Bronze level or row tables: Text files, RDBMS data, and streaming data are collected into the bronze level. Raw tables capture streaming and historical data into a permanent record (streaming data tends to disappear after a short while). Though, it’s generally hard to query.
Silver level or query tables: A raw table is then parsed into query tables, also known as silver. Query tables consist of normalized raw data that is easier to query.
Gold level or summary tables: Summary tables, also known as gold tables, are business-level aggregates. They’re often used for reporting, dashboards, and aggregations such as daily active website users. Summary tables contain aggregated key business metrics that are queried frequently, but the silver queries themselves would take too long.
Platinum level or visualization level: It is the layer for creating business reports, dashboards, and visualizations.
Diamond or dAImond level: It is the layer that contains Artificial Intelligence logic, can obtain the data from the bronze, silver, or gold level. In that layer solutions like Mlflow, Koalas, TensorFrames, and others will be running.
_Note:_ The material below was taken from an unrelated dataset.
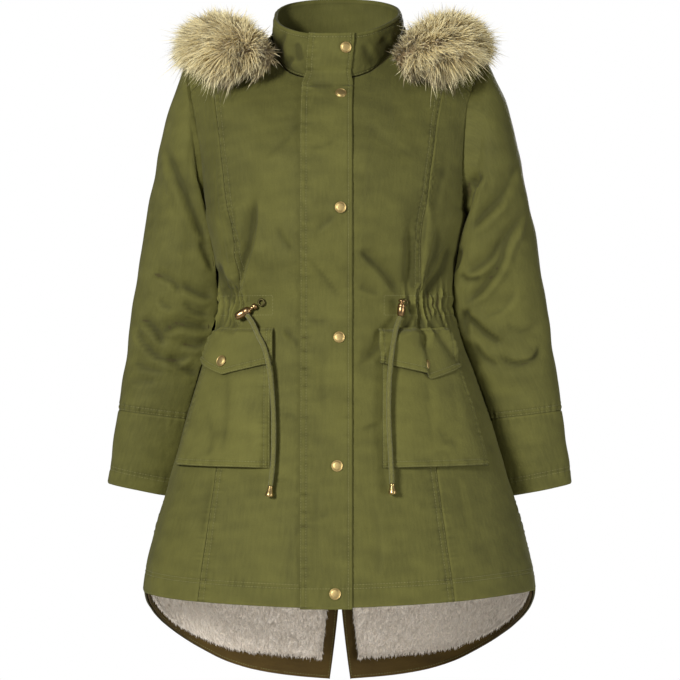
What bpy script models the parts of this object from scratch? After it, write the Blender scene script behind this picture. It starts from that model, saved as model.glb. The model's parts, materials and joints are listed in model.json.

This unified approach means that there is less complexity due to the removal of storage systems and data management steps, and, more importantly, output queries can be performed on streaming and historical data at the same time. The difference between Lambda and Delta architecture is that with Delta architecture, output queries can be performed on streaming and historical data at the same time. In Lambda architecture, streaming and historical data are treated as two separate branches feeding output queries.